Di Korea, kata Rena, “jika Anda tidak melakukannya dengan baik saat tes, Anda tidak bisa masuk perguruan tinggi terkemuka, Anda tidak akan mendapatkan pekerjaan yang baik, dan mungkin tidak mau dinikahi karena status sosial Anda yang rendah”.

Rena mengatakan dia selalu memiliki opini yang baik tentang Katolik. “Ibuku sudah masuk Katolik, ia dibaptis lima tahun lalu. Tapi, ayahku adalah seorang ateis. Ia adalah seorang peneliti di universitas. Saya secara pribadi memiliki kesan yang baik tentang umat Katolik, terutama aku pernah mendengar cerita tentang Paus Yohanes Paulus II, yang datang ke Korea dua kali.”

Pertumbuhan jumlah umat Protestan di Korea terjadi setelah Perang Korea ketika Gereja terlibat dalam menangani masyarakat yang dilanda perang selama beberapa dekade. Kristen Protestan memulihkan trauma psikologis, spiritual dan material yang diderita selama puluhan tahun konflik dan penjajahan.

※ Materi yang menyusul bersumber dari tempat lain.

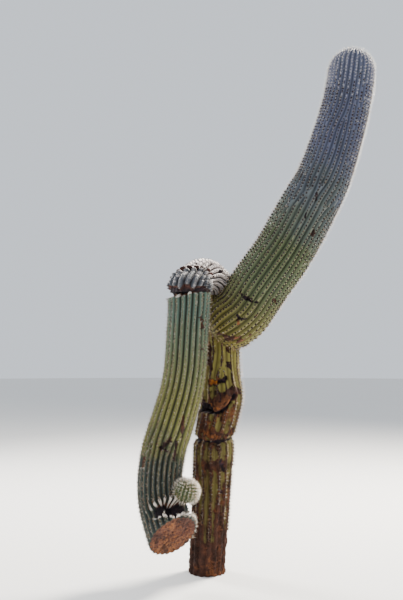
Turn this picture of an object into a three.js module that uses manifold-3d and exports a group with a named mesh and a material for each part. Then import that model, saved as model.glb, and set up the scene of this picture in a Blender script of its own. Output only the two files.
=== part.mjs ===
// A weathered saguaro: a ribbed trunk whose top folded over long ago, so that one arm hangs beside it
// to a turned-up, cut end with a young offset on it, while a thick arm still rises to the right.
// Millimetres, +Z up. The origin is the middle of the flat cut under the trunk, at ground level.
import * as THREE from 'three';
import { mergeVertices } from 'three/addons/utils/BufferGeometryUtils.js';
import Module from 'manifold-3d';

const wasm = await Module();
wasm.setup();

// Driving dimensions of the whole plant
const SEAT_GAP = 0.4; // left between pieces that meet face to face
const SEAT_GROWTH = 0.6; // by which a neighbour grows before it is cut out of a piece

// A station is a point on a stem's middle line with the radius over its rib crests there.
const station = (x, y, z, radius) => ({ at: new THREE.Vector3(x, y, z), radius });

const TRUNK = {
  ribs: 16,
  ribDepth: 16,
  ringStep: 50,
  stations: [
    station(0, 0, 0, 143),
    station(5, 0, 150, 142),
    station(22, 3, 420, 147),
    station(38, 12, 690, 151),
    station(47, 20, 850, 157),
    station(52, 25, 960, 153),
    station(80, 32, 1095, 159),
    station(106, 40, 1247, 164),
    station(97, 52, 1450, 154),
    station(90, 66, 1730, 154),
    station(75, 80, 1990, 159),
  ],
  // A groove runs round the stem at a place along it. Given a side that it faces, it is deepest there.
  grooves: [
    { along: 961, halfWidth: 24, depth: 20 },
    { along: 1170, halfWidth: 26, depth: 40, facing: new THREE.Vector3(-0.55, -0.83, 0), focus: 2 },
  ],
};

const RAISED_ARM = {
  ribs: 26,
  ribDepth: 19,
  ringStep: 84,
  stations: [
    station(16, -20, 1698, 222),
    station(138, -26, 1781, 226),
    station(256, -30, 1873, 228),
    station(371, -30, 2045, 226),
    station(540, -25, 2280, 225),
    station(660, -15, 2485, 225),
    station(758, -5, 2668, 220),
    station(853, 5, 2840, 209),
    station(970, 30, 3174, 198),
    station(1057, 60, 3492, 189),
    station(1114, 97, 3866, 186),
  ],
  footDome: 190,
  footBlunt: 2.2, // 2 is a round end, and more is a blunter one
  tipDome: 200,
};

// The arm that hangs: its line starts level at the fold and runs down to the cut end.
const HANGING_ARM = {
  ribs: 20,
  ribDepth: 17,
  ringStep: 62,
  stations: [
    station(-127, -270, 1990, 160),
    station(-127, -270, 1890, 157),
    station(-136, -274, 1740, 155),
    station(-151, -275, 1486, 155),
    station(-182, -265, 1299, 156),
    station(-238, -255, 1105, 160),
    station(-297, -245, 918, 163),
    station(-324, -245, 760, 163),
    station(-327, -255, 625, 166),
    station(-305, -290, 505, 170),
    station(-231, -420, 348, 183),
  ],
  grooves: [
    { along: 0, halfWidth: 30, depth: 56, facing: new THREE.Vector3(-0.5, -0.87, 0), focus: 1.5 },
    { along: 1590, halfWidth: 62, depth: 108, facing: new THREE.Vector3(0.25, -0.75, 0.6), focus: 3.5 },
  ],
  bendAt: 1590, // along the line, where the arm creases and turns towards its cut end
  // The cut isn't square to the stem: the way that its face looks, and the length that it slants over.
  cut: { facing: new THREE.Vector3(0.45, -0.68, -0.58), reach: 120 },
  dish: 26, // by which the middle of the cut face lies back from its rim
};

// The fold swings rings round a level axis between the trunk's top and the hanging arm's top. Each row
// gives degrees up from the hanging side, the outer skin's distance from that axis, and the half-width.
const FOLD = {
  level: 1990,
  innerHeight: 24,
  steps: 18,
  profile: [
    [0, 362, 160],
    [15, 348, 170],
    [32, 300, 158],
    [46, 272, 143],
    [62, 263, 143],
    [90, 264, 148],
    [120, 264, 152],
    [150, 302, 157],
    [180, 361, 159],
  ],
  crack: { turn: 37, halfWidth: 6, depth: 24 },
  lip: { turn: 7, depth: 56 },
};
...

Sementara itu Gereja Katolik berperan kuat dalam menentang Jepang dan dua diktator Korea dari awal tahun 1960-an sampai akhir 1980-an, dan jumlah umat Katolik mengalami pertumbuhan tajam setelah dua kunjungan Paus Yohanes Paulus II tahun 1980.

“Saya belum lahir, tapi saya telah mendengar banyak cerita tentang Paus Yohanes Paulus II,” kata Rena.

“Saya melihat gambar di TV. Aku pernah membaca sebuah artikel dimana mereka berbicara tentang permintaan maaf resmi kepada setiap kelompok yang telah menderita atas kesalahan yang dilakukan oleh Gereja di masa lalu, seperti Yahudi, Muslim … ini yang membuat saya sangat terkesan. Saya berpikir bahwa ini benar-benar gerakan luar biasa untuk membangun rekonsiliasi agama.”

“Ada teman-teman saya yang beragama Katolik menghabiskan waktu mereka menjadi relawan, yang tidak lazim untuk anak laki-laki seusia saya. Bahkan aku mendapat inspirasi dari mereka untuk mengikuti jalan iman yang sama.”

“Sekarang seperti mereka, saya juga menjadi relawan mengajar anak-anak miskin,” tambah Rena.